Peyton Manning and Tiger Woods are, once again, paired up for a pro-am match, this time at the Memorial Tournament at Muirfield Village in Dublin, Ohio, on Wednesday.

Woods and Manning, both 43, previously played together in pro-ams in 2005 at the Arnold Palmer Invitational, and in 2009 at the Quail Hollow Championship, according to USA Today.

Should he win this weekend, the victory will mark Woods’ sixth total at the tournament, according to Golf.com. He hasn’t won the Memorial since 2012, however.

Woods and Manning are friends but have a healthy rivalry on the golf course. In an interview with the Golf Channel, the retired NFL star admitted that he’s trash-talked Woods previously.

But, Manning noted of the golfer, “He likes to give it out more than anybody.”

Still, Manning has great respect from Woods. As he told the Los Angeles Times in a recent interview, “I know from the injury standpoint how hard he worked, how determined he was, the adjustments he had to make.”

The golfer has had quite the eventful past few months.

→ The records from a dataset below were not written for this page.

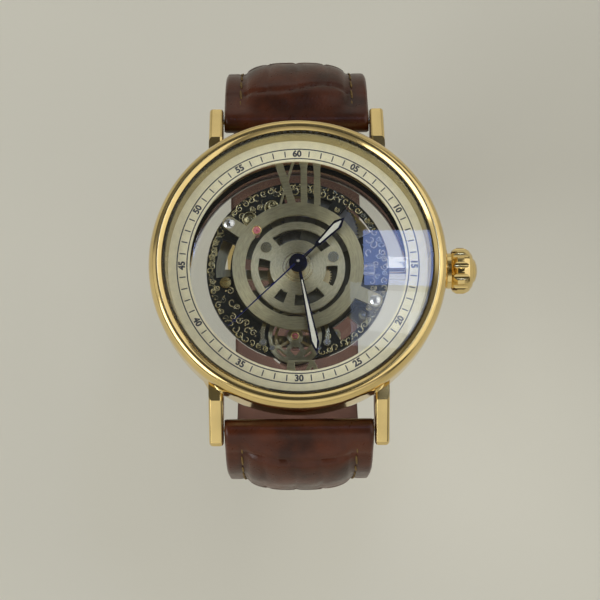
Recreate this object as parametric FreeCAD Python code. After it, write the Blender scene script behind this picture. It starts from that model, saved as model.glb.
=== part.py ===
"""Skeleton wristwatch: a hand-wound movement hung in a see-through round case on a leather strap.

The origin is the centre of the case back's rear face. +Z runs through the dial to the crystal,
+Y points at 12 o'clock and +X along the winding stem to the crown.
"""
import FreeCAD, Part
import os
from math import asin, atan2, cos, degrees, hypot, pi, radians, sin, sqrt

from FreeCAD import Vector

# ---------------------------------------------------------------- driving dimensions, mm
# case
case_r = 21.55            # widest radius of the case middle
case_floor = 0.35         # height of the case middle's rear edge
case_top = 9.3            # height of the face that the bezel sits on
case_wall = 1.85          # from the widest radius in to the recess of the dial ring and rehaut
bezel_step = 0.1          # the bezel's setback from the case
bezel_w = 1.6
bezel_top = 12.25
crystal_t = 1.15
crystal_dome = 0.35
crystal_ledge_w = 0.3     # width of the rehaut's top edge under the crystal
gasket_w = 0.25
lug_gap = 22.0            # strap width between the lugs
lug_w = 2.1
lug_tip_run = 2.15        # from a spring bar to a lug's tip
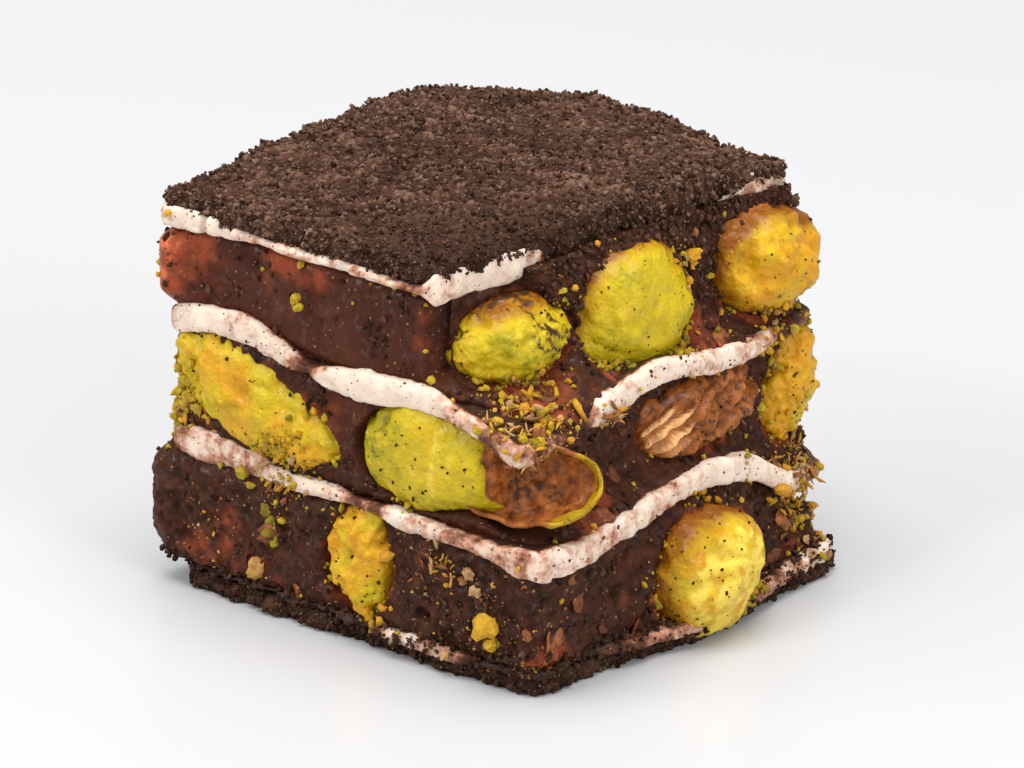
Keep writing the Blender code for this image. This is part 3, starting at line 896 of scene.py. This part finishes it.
def coat_relief(points, seed):
    """(height, tint) of packed crumbs: round grains of two sizes standing out of slow lumps."""
    coarse, coarse_tag = grains(points, 0.44, seed)
    fine, fine_tag = grains(points, 0.25, seed + 10)
    lumps = noise(points, 3.2, seed + 20, 3)
    clots = ease(0.0, 0.6, noise(points, 1.4, seed + 30, 2))
    bump = np.sqrt(np.maximum(0, 0.5 - coarse**2)) * (0.2 + coarse_tag)
    small = np.sqrt(np.maximum(0, 0.5 - fine**2)) * (0.2 + fine_tag)
    height = 0.22 * lumps + 0.26 * clots + 0.26 * bump + 0.13 * small
    along = 0.79 * points[..., 0] + 0.61 * points[..., 1]
    aslant = 0.79 * points[..., 1] - 0.61 * points[..., 0]
    dragged = noise(np.stack([0.2 * along, aslant, 0 * along], axis=-1), 0.8, seed + 40, 2)
    # The tint follows the height as well as each grain's own number: the hollows between crumbs get painted shade and
    # the raised places painted light.
    tint = 0.10 + 0.55 * coarse_tag * bump + 0.55 * fine_tag * small + 0.14 * lumps + 0.9 * (height - 0.12)
    tint = tint + 0.30 * dragged
    height = height + 0.20 * dragged
    return height, np.clip(tint, 0, 1)


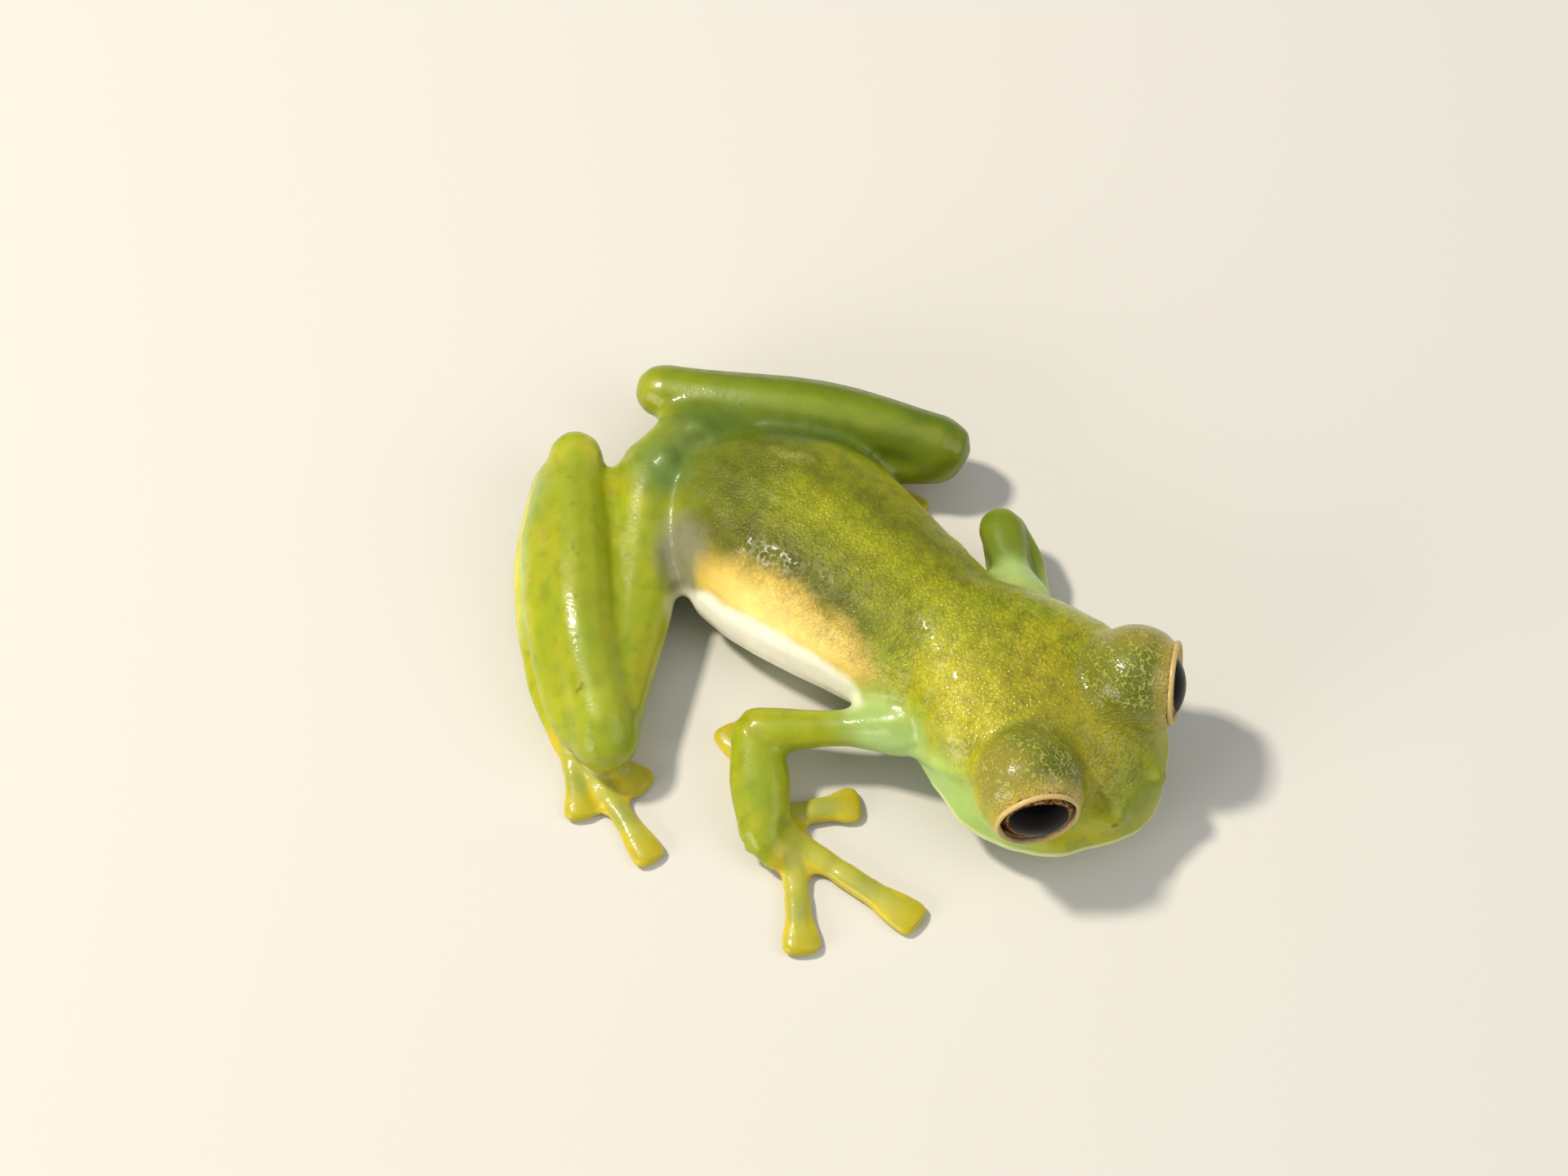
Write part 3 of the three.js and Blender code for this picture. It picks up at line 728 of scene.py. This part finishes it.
        # driest on the hind back, and wettest on the lids and in the folds of the neck
        hind = Mark("", (-5, 0, 5.2), (8, 4.6, 2.6), 0.35).weights(places)
        fold = Mark("", (4.3, 3.3, 4.9), (1.3, 1.1, 1.3), 0.5)
        wettest = np.max([lids, fold.weights(places), fold.twin().weights(places)], axis=0)
        return {
            "rough": np.maximum(0.06, rough * (1 - 0.7 * lids)),
            "lids": lids,
            "gloss": 0.3 - 0.24 * hind + 0.35 * wettest,
        }


@dataclass(frozen=True)
class Relief:
    """A ridge, groove, swelling or dimple of the skin along a line."""

    path: Path
    reach: float
    height: float

    def change(self, places: Array) -> Array:
        """How far each place is raised, in millimetres."""
        return self.height * near([(self.reach, self.path)], places)


@dataclass(frozen=True)
class Flesh:
    """Soft flesh that fills the skin out between the solids, as balls along a line."""

    path: Path
    radii: tuple[float, ...]
    spacing: float = 0.4

    def build(self) -> list[Piece]:
        """Makes the balls.

        Returns:
            One object for each ball.
        """
        balls = [(Vector(self.path[0]), self.radii[0])]
        for step in range(len(self.path) - 1):
            start, end = Vector(self.path[step]), Vector(self.path[step + 1])
            count = max(1, round((end - start).length / self.spacing))
            for share in (turn / count for turn in range(1, count + 1)):
                radius = self.radii[step] * (1 - share) + self.radii[step + 1] * share
                balls.append((start.lerp(end, share), radius))
        origin, made = FROG.origin(), []
        for centre, radius in balls:
            place = origin + centre * MM
            bpy.ops.mesh.primitive_ico_sphere_add(subdivisions=3, radius=radius * MM, location=place)
            made.append(bpy.context.active_object)
        return made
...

In April, Woods secured his fifth Masters Tournament win — his first major win in 11 years, after he placed first in the 2008 U.S. Open.

The win also marked Woods’ fifth green jacket. Only retired player Jack Nicklaus, who has won the Masters six times, has more.

David Dermer/AP/Shutterstock

Said Manning after Woods’ Masters win, “I really think it’s just kind of the beginning. I don’t think that’s the last time he’s going to get crowned.”

The athlete talked about his own injuries and recovery, noting that Woods went through the “same thing” with his multiple back surgeries.

“He had to stop playing,” Manning told the Times. “Because you don’t want to do that for too long, throwing bad or hitting bad, because that kind of becomes your new norm. He deserves so much credit for being able to overcome the mental part of not hitting great shots, and hitting bad shots.”

Continued Manning, “The fact that he’s overcome that tells you even more, just how impressed people should be about how far he’s come.”